From Bangkok to Chiang Mai

Today is Monday. I have a number of meetings in the ILO’s subregional office in the afternoon and fly to Chiang Mai in the evening. I start with breakfast in the hotel, prepare the meetings and pack my stuff. Then I take a taxi to the UN building in which the ILO office is located. Not exactly close to the hotel. My bags are checked carefully by security before I am allowed to enter. I spend the afternoon with fairly productive meetings, the content of which I do not wish to repeat here. In between I check my email and find a message from the Canadian embassy in Berlin saying that I was granted the research scholarship I applied for more than one year ago. This makes mee very happy and presumably I will travel in late 2005 or January 2006 to study under the supervision of my ‘guru’ Will Kymlicka at Queen’s University in Kingston, Ontario.

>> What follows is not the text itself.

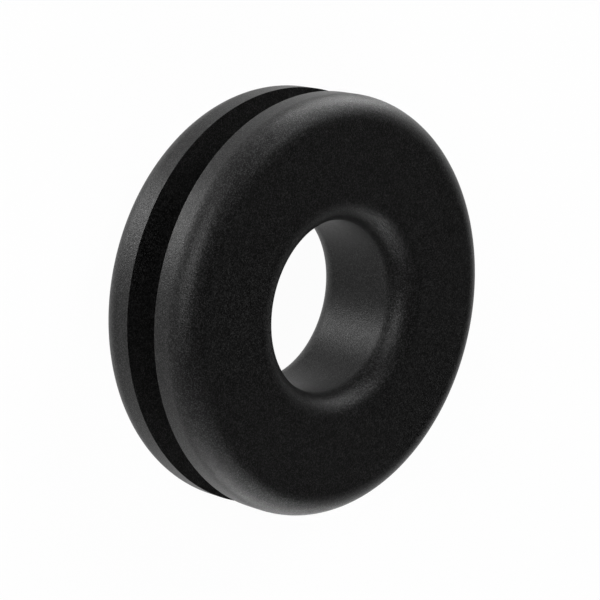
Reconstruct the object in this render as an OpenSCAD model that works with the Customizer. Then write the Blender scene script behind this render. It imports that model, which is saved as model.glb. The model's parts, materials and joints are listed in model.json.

It is dark when I leave the building. It does not take long to get a taxi and I am on my way to the airport. There is massive traffic jam. At some point the car does not move for more than 15 minutes and I am getting concerned that I might miss my flight. However, there is not much traffic once we have reached the toll way. The driver speeds up and we make it in time to the airport. Bangkok’s airport for domestic flights appears smaller and more provincial than the international one. My flight is with Air Asia and I have booked it online some days ago (ca. 80Euro for the return ticket). In fact it was not easy to get a flight during these days, as foreigners as well as Thais travel to Chiang Mai to spend Songkhran here, the Thai New Year.

The flight is only about one hour and we reach Chiang Mai airport late in the evening. The climate seems a bit cooler up here. I take a taxi to the guesthouse. The taxi driver is new in the business and we are driving around for quite some time which is nice because I get to see the town. The flair is markedly different from Bangkok, more like a provincial town with low and partly old buildings, an ancient wall and a moat around it.

There appear to be countless tourists and significant nightlife. There are also countless guesthouses and my room in one of them is fairly simply, just a hard bed, a shelf, a bathroom and a van. It is late in the evening already. I go for a short walk along the road with dozens of bars and restaurants. After I have some diner I go home and sleep.